The Basketball Hall of Fame Remains Lost in Its Nonsensical Ways
The Naismith Memorial Basketball Hall of Fame's Class of 2012 includes many familiar NBA faces. Most notable among them are Reggie Miller and Don Nelson, two beloved fixtures of the last few decades of professional basketball.
No matter how many eye rolls the former receives for his broadcasting shtick, nor how much flack the latter received for the final, disinterested years of his coaching career, Miller and Nelson (along with Bernard King, who was a finalist but will not be inducted) were beloved contributors to the game with ardent, passionate fans pushing for their inclusion in the Hall.
Still, brilliant though the day is for all members of both Miller and Nelson's parties, the latest class in basketball's bizarre, all-purpose Hall of Fame was just the latest showcase in inclusion and exclusion based on nonsensical voting criteria.
From an NBA perspective, that Miller was initially denied candidacy in a Hall that puts Jamaal Wilkes—one of Miller's 2012 classmates—on a pedestal is genuinely strange.
But Wilkes' specific case isn't at all the point. Along with the nominations for the Hall comes an annual conversation regarding which players should or shouldn't make the cut, often laced with alleged certainty despite the fact that the Hall's standards are nebulous, arbitrary and inclusive of several completely unique sports in a farce of a uniform system.
Claims of the Hall's faults have been made time and time again, but the nominations and selections continue to steal away a certain corner of the game's discourse despite the fact that league-specific institutions are so clearly in order.
Weighing an NBA player or coach's career against the equivalent in the NCAA, WNBA or in any basketball league around the world isn't just ridiculously difficult—it's patently unfair to all parties involved. It manages to generate a smidgen of interest but does so for all the wrong reasons.

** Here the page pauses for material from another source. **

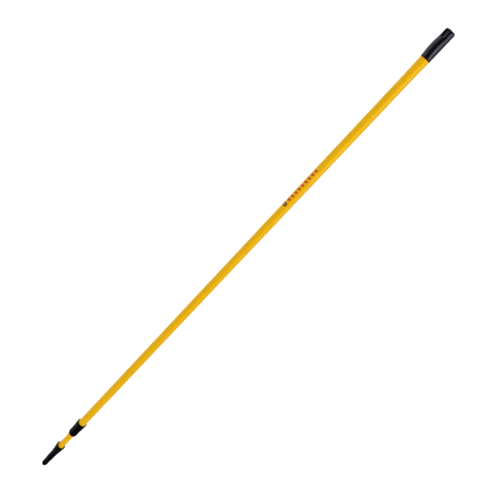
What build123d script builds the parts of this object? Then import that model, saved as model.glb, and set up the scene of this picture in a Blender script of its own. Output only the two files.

On some level, the Hall itself is virtually inextricable from the chatter it generates; as a result of just how oddly weighted and debated Hall of Fame enshrinements are, the conversation devolves into completely separate micro-debates while assuming that all discussions utilize the same grounds.
With so many competing candidates and previously enshrined benchmarks coming from distinct leagues with very different roles and contributions, there's almost no way to create a stable conversational anchor. We're left to blindly retrofit possible criteria that could encompass a wide body of inter-league contributors and, based on that information, put together what a Hall of Fame nod is supposed to actually represent.

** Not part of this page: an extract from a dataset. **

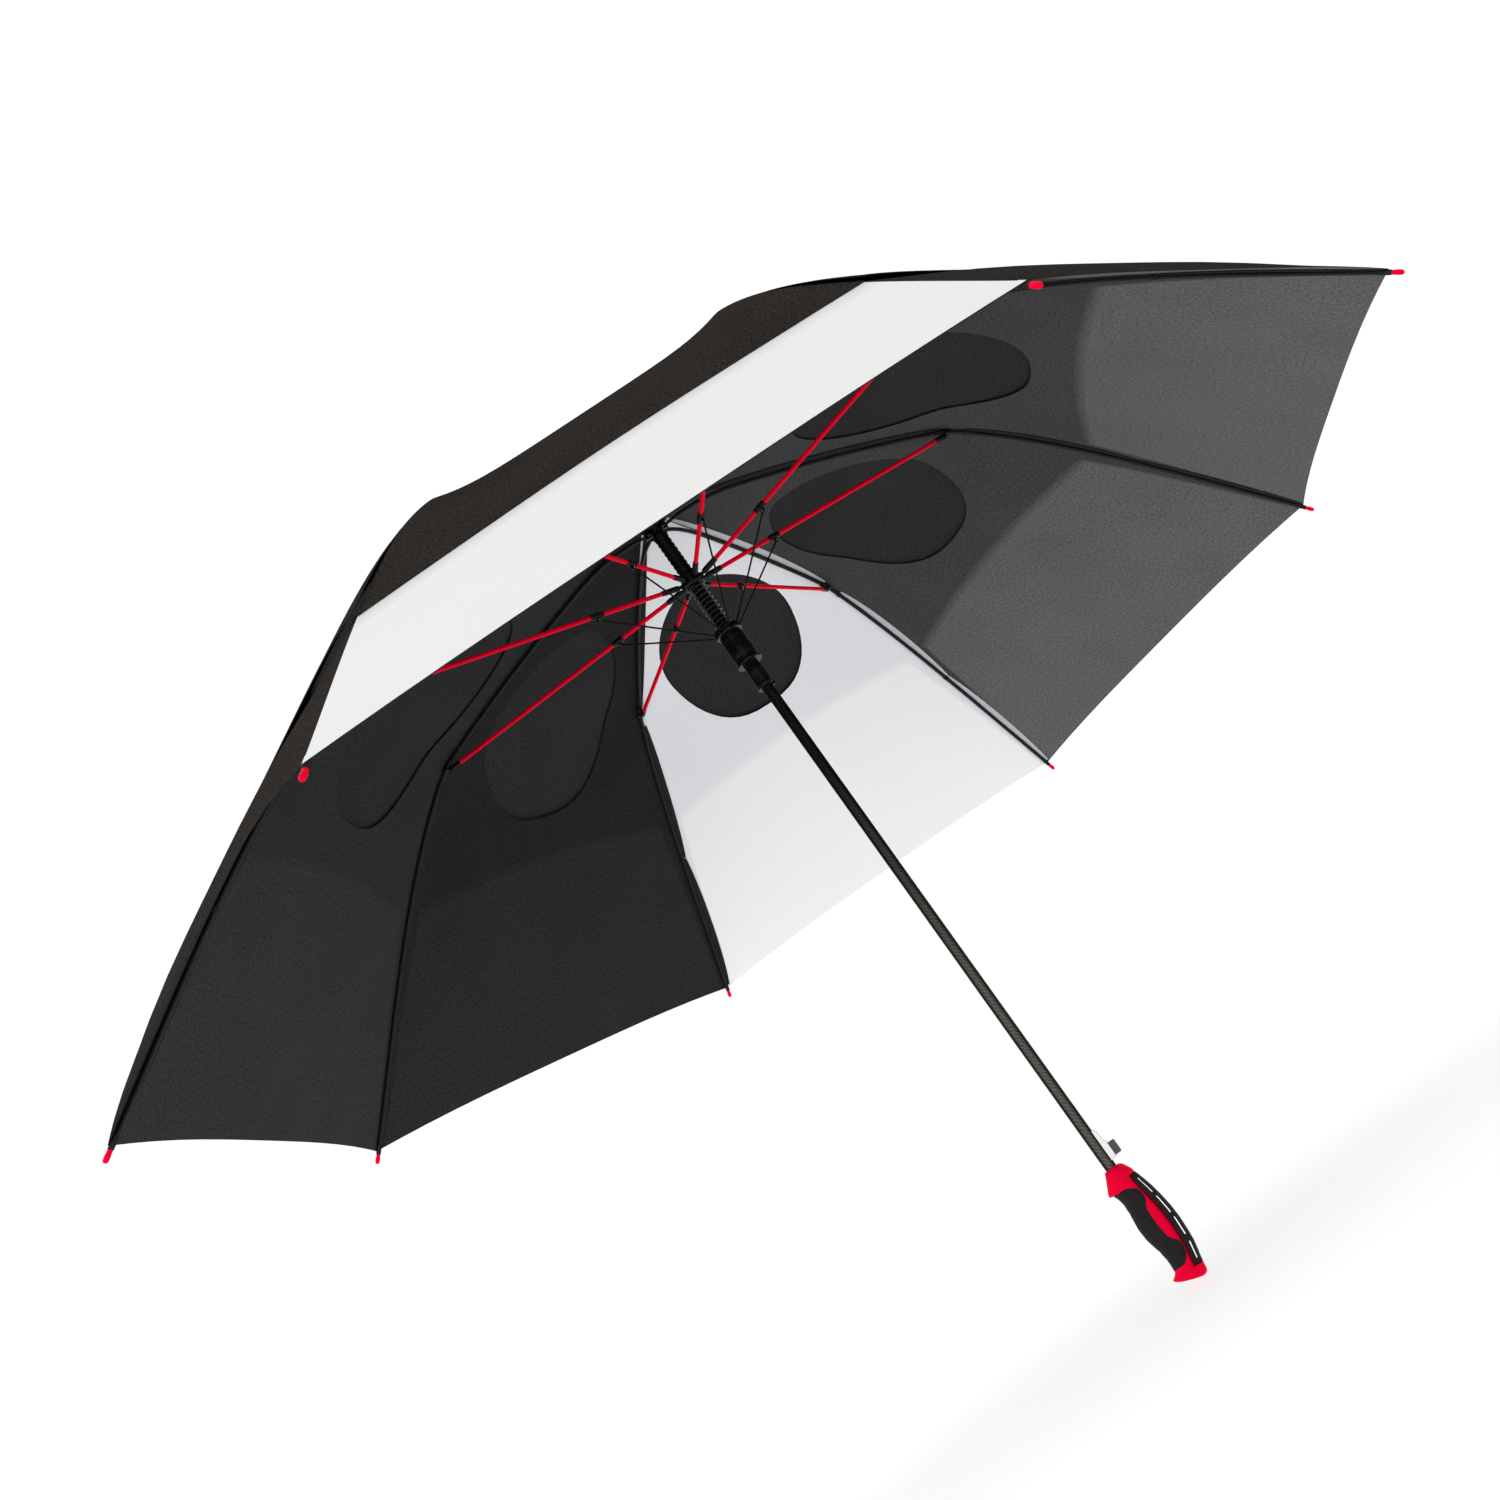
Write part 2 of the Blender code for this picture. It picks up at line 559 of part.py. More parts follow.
def release():
    """Catch housing on the shaft above the back of the handle, with its sprung button."""
    low, high, half = 145.0, 164.2, 4.2
    foot, face, floor = SHAFT_RADIUS + GAP, 12.0, 7.2
    sides = []
    for x in (-half, half):
        sides.append([(x, foot, low), (x, face, low), (x, face, high), (x, 9.8, high + 2), (x, 9.4, 178), (x, foot, 181)])
    shell = joined_rings("catch_shell", sides)
    pocket = box("catch_pocket", (-3.3, floor, low + 1.8), (3.3, face + 5, high - 1.8))
    mesh = combined("catch_housing", shell, removed=[pocket])
    place("catch_housing", mesh, "pale_plastic")
    button = box("release_button", (-3.0, 10.0, low + 2.2), (3.0, 19.2, high - 2.2))
    centre = (0, 14.6, (low + high) / 2)
    place("release_button", moved(button, *centre), "dark_grey_plastic", centre)


# ---------------------------------------------------------------- canopies
PANEL_HALF = pi / RIB_COUNT  # half the angle between two ribs
INNER_EDGE = 19.0
HEM_RADIUS = TIP_RADIUS - 3.0
HEM_SCALLOP = 6.5  # how far the hem curves in between two ribs
UPPER_HEM_RADIUS = 596.0
UPPER_SCALLOP = 22.0
UPPER_PUFF = 7.0  # how far the upper canopy rises off the lower between two ribs
UPPER_LIFT = FABRIC + 2.0
SEAM_GAP = 0.35  # from a rib's plane to the edge of each panel beside it


def seam_radii(hem_radius, inner_rows, outer_rows):
    """Radii along a seam, with one at the bend over the bracket and short steps after it."""
    step_in = (BRACKET_RADIUS - INNER_EDGE) / inner_rows
    rest = hem_radius - BRACKET_RADIUS
    radii = [INNER_EDGE + step_in * i for i in range(inner_rows)]
    return radii + [BRACKET_RADIUS + rest * (i / outer_rows) ** 1.4 for i in range(outer_rows + 1)]


def panel_outline(radii, scallop, columns):
    """Points round a panel in its own (outward, sideways) plan, up one seam, over the hem and back."""
    def seam(radius, side):
        return (radius * cos(PANEL_HALF), side * (radius * sin(PANEL_HALF) - SEAM_GAP))

    points = [seam(r, -1) for r in radii]
    far_u, far_v = seam(radii[-1], 1)
    for i in range(1, columns):
        t = -1 + 2 * i / columns
        points.append((far_u - scallop * (1 - t * t), far_v * t))
    points += [seam(r, 1) for r in reversed(radii)]
    return points


def vent_outline(count):
    """Egg-shaped vent, narrow towards the crown, in the panel's plan."""
    near, far, half = 176.0, 462.0, 94.0
    points = []
    for i in range(count):
        a = 2 * pi * i / count
        u = (near + far) / 2 - (far - near) / 2 * cos(a)
        points.append((u, -half * sin(a) * (1 - 0.22 * cos(a))))
    return points


def panel_surface(u, v, puff=0.0, hem=1.0):
    """Height of a panel's underside over the plan point (u, v)."""
    radius = u / cos(PANEL_HALF)
    across = min(abs(v) / max(u * tan(PANEL_HALF), 1), 1)
    return canopy_height(radius) + puff * (1 - across**2) * min(u / hem, 1)


def in_world(k, u, v, z):
    a = azimuth(k) + PANEL_HALF
    return (u * cos(a) - v * sin(a), u * sin(a) + v * cos(a), z)


def facing_points(outer, loop):
    """For each point of an outline, the point of a loop inside it that lies in the same direction."""
    middle = sum(u for u, v in loop) / len(loop)

    def bearing(point):
        return atan2(point[1], point[0] - middle)

    def off(point, target):
        return abs((bearing(point) - bearing(target) + pi) % (2 * pi) - pi)

    return [min(loop, key=lambda point: off(point, target)) for target in outer]


def lower_panels():
    """Between neighbouring ribs: a ring of cloth round the vent."""
    outer = panel_outline(seam_radii(HEM_RADIUS, 4, 5), HEM_SCALLOP, 4)
    vent_points = facing_points(outer, vent_outline(240))
    for k in range(1, RIB_COUNT + 1):
        rings = []
        for lift, shares in ((0.0, (0, 0.5, 1)), (FABRIC, (1, 0.5, 0))):
            for share in shares:
                ring = []
                for (u0, v0), (u1, v1) in zip(outer, vent_points):
                    u, v = u0 + (u1 - u0) * share, v0 + (v1 - v0) * share
                    ring.append(in_world(k, u, v, panel_surface(u, v) + lift))
                rings.append(ring)
        size = len(outer)
        points = [p for ring in rings for p in ring]
        faces = []
        for i in range(len(rings)):
            on = (i + 1) % len(rings)
            for j in range(size):
                after = (j + 1) % size
                here, beside = i * size + j, i * size + after
                across, over = on * size + after, on * size + j
                # the same diagonals on both faces, so that the thin cloth never meets itself
                if i < len(rings) / 2:
                    faces += [(here, beside, across), (here, across, over)]
                else:
                    faces += [(here, beside, over), (beside, across, over)]
        colour = "white_fabric" if k in (1, 5) else "black_fabric"
        place(f"lower_panel_{k}", mesh_of(f"lower_panel_{k}", points, faces), colour)


def upper_panels():
    """Over the vents: cloth that stands off the lower canopy between the ribs."""
    radii = seam_radii(UPPER_HEM_RADIUS, 4, 3)
    rows, columns = len(radii) - 1, 4
    for k in range(1, RIB_COUNT + 1):
        grid = []
        for i, radius in enumerate(radii):
            row = []
            for j in range(columns + 1):
                t = -1 + 2 * j / columns
                u = radius * cos(PANEL_HALF)
                v = t * (radius * sin(PANEL_HALF) - SEAM_GAP)
                u -= UPPER_SCALLOP * (1 - t * t) * (i / rows) ** 4
                z = panel_surface(u, v, UPPER_PUFF, UPPER_HEM_RADIUS / 2) + UPPER_LIFT
                row.append((u, v, z))
            grid.append(row)
        points = [in_world(k, u, v, z) for row in grid for u, v, z in row]
        points += [in_world(k, u, v, z + FABRIC) for row in grid for u, v, z in row]
        wide = columns + 1
        above = wide * (rows + 1)
        faces = []
        for i in range(rows):
            for j in range(columns):
                corner = i * wide + j
                quad = (corner, corner + 1, corner + wide + 1, corner + wide)
                faces.append(quad)
                faces.append(tuple(above + c for c in reversed(quad)))
        rim = [j for j in range(wide)] + [(i + 1) * wide + columns for i in range(rows)]
        rim += [rows * wide + j for j in range(columns - 1, -1, -1)]
        rim += [i * wide for i in range(rows - 1, 0, -1)]
        for a, b in zip(rim, rim[1:] + rim[:1]):
            faces.append((a, b, above + b, above + a))
        place(f"upper_panel_{k}", mesh_of(f"upper_panel_{k}", points, faces), "black_fabric")


def main():
    clear_scene()
    shaft_tube()
    ferrule()
    crown_notch()
    stop_sleeve()
    upper_hub()
    lower_hub()
    spring()
    inner_ribs()
    outer_ribs()
    stretchers()
    wires()
    handle_body()
    front_grip()
    back_strap()
    release()
    lower_panels()
    upper_panels()


main()
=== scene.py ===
"""Golf umbrella with a vented double canopy: the finished looks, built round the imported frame."""

from math import acos, asin, atan2, cos, exp, hypot, pi, radians, sin, tan

import bpy
from mathutils import Euler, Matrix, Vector


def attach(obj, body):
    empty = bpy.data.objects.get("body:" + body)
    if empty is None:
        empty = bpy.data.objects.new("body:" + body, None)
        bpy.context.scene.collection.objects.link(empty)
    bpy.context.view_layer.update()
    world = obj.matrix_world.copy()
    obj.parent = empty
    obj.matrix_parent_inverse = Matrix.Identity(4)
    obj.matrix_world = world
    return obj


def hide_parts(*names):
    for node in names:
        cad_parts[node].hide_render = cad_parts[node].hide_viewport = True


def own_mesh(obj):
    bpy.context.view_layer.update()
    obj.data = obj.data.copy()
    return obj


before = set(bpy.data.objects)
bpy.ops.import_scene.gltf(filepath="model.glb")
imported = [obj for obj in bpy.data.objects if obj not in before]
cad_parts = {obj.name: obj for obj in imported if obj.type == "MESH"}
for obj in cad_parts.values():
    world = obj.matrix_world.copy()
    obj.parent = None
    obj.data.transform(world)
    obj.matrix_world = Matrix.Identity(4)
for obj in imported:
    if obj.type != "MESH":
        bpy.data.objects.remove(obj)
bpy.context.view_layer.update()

MM = 0.001

# ---- the frame's own dimensions (mm)
RIB_COUNT = 8
FIRST_RIB_AZIMUTH = radians(-15)
TIP_RADIUS = 750.0
TIP_HEIGHT = 656.0
HINGE_RADIUS = 11.5
CROWN_Z = TIP_HEIGHT + 326.9
HUB_Z = TIP_HEIGHT + 251.8
BRACKET_RADIUS = 378.9
BRACKET_Z = (CROWN_Z + HUB_Z) / 2
PIN_DROP = 5.5
CLAMP_REACH = 101.0
WIRE_RING_RADIUS = 14.0
RING_Z = 840.0
RIB_LIFT = 3.8
ROD_END = 738.0  # where the outer rib enters its tip cap
SHAFT_RADIUS = 6.2
HALF = pi / RIB_COUNT  # half the angle between two ribs
HANDLE_TOP = 139.0

# ---- cloth dimensions (mm)
CLOTH = 0.45
HEM_THICKNESS = 1.0
INNER_EDGE = 19.0
HEM_RADIUS = 748.0
HEM_SCALLOP = 6.5
VENT_NEAR, VENT_FAR, VENT_HALF = 184.0, 440.0, 91.0
VENT_MIDDLE, VENT_REACH = (VENT_NEAR + VENT_FAR) / 2, (VENT_FAR - VENT_NEAR) / 2
UPPER_HEM_RADIUS = 596.5
UPPER_SCALLOP = 22.0
UPPER_LIFT = 2.8
LAYER_GAP = 1.1  # of the upper cloth over the lower where it lies on it
BEND_ROUNDING = 18.0
WHITE_PANELS = (1, 5)
LIT_PANELS = (2, 3, 4)  # charcoal panels painted lighter inside, for the light that comes through their one layer of cloth
SWELLS = {1: (-15, 390, 125), 2: (14, 615, 80), 8: (20, 650, 80)}  # height, middle and reach, by panel

# ---- paint on the cloth (m along a panel)
WEAVE_DEPTH = 0.0002
SHADE_START, SHADE_BOW, SHADE_WIDTH = 0.530, 0.021, 0.020  # painted soft shadow beside the upper hem, outside
LIT_START, LIT_BOW = 0.478, 0.016  # beyond this only one layer holds back the light, so the inside is painted lighter there
BAND_WIDTH, BAND_TAPER, BAND_START = 0.016, 0.055, 0.49  # band beside a rib that the painted light leaves out, narrower outwards


def azimuth(k):
    """Direction of rib k, anticlockwise from +X."""
    return FIRST_RIB_AZIMUTH + (k - 1) * 2 * pi / RIB_COUNT


def canopy_height(radius):
    """Underside of the lower canopy over a rib, with the bend at the bracket rounded off."""
    x, bend = radius / TIP_RADIUS, BRACKET_RADIUS / TIP_RADIUS
    if x <= bend:
        z = TIP_HEIGHT + TIP_RADIUS * (0.4658 - 0.05 * x - 0.1657 * x * x)
    else:
        over = x - bend
        z = TIP_HEIGHT + TIP_RADIUS * (0.3983 - 0.5 * over - 1.016 * over**2 + 0.824 * over**3)
    near = max(BEND_ROUNDING - abs(radius - BRACKET_RADIUS), 0)
    return z - 0.2826 * near**2 / (4 * BEND_ROUNDING)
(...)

There's no point in logic in such a shell of an institution, just as there's no room for nuance without the proper framework to bear it. Without even the ability to engage in definitional debate to determine evaluative criteria, even the most thoughtful arguments on the subject of the Hall are drowned out with overwhelming noise.
What could be an interesting discussion over definitional merits (as we so often see with the MVP award, among other things) is instead an abyss, doomed to irrelevance by a lack of operational specificity that is as startling as it is revelatory.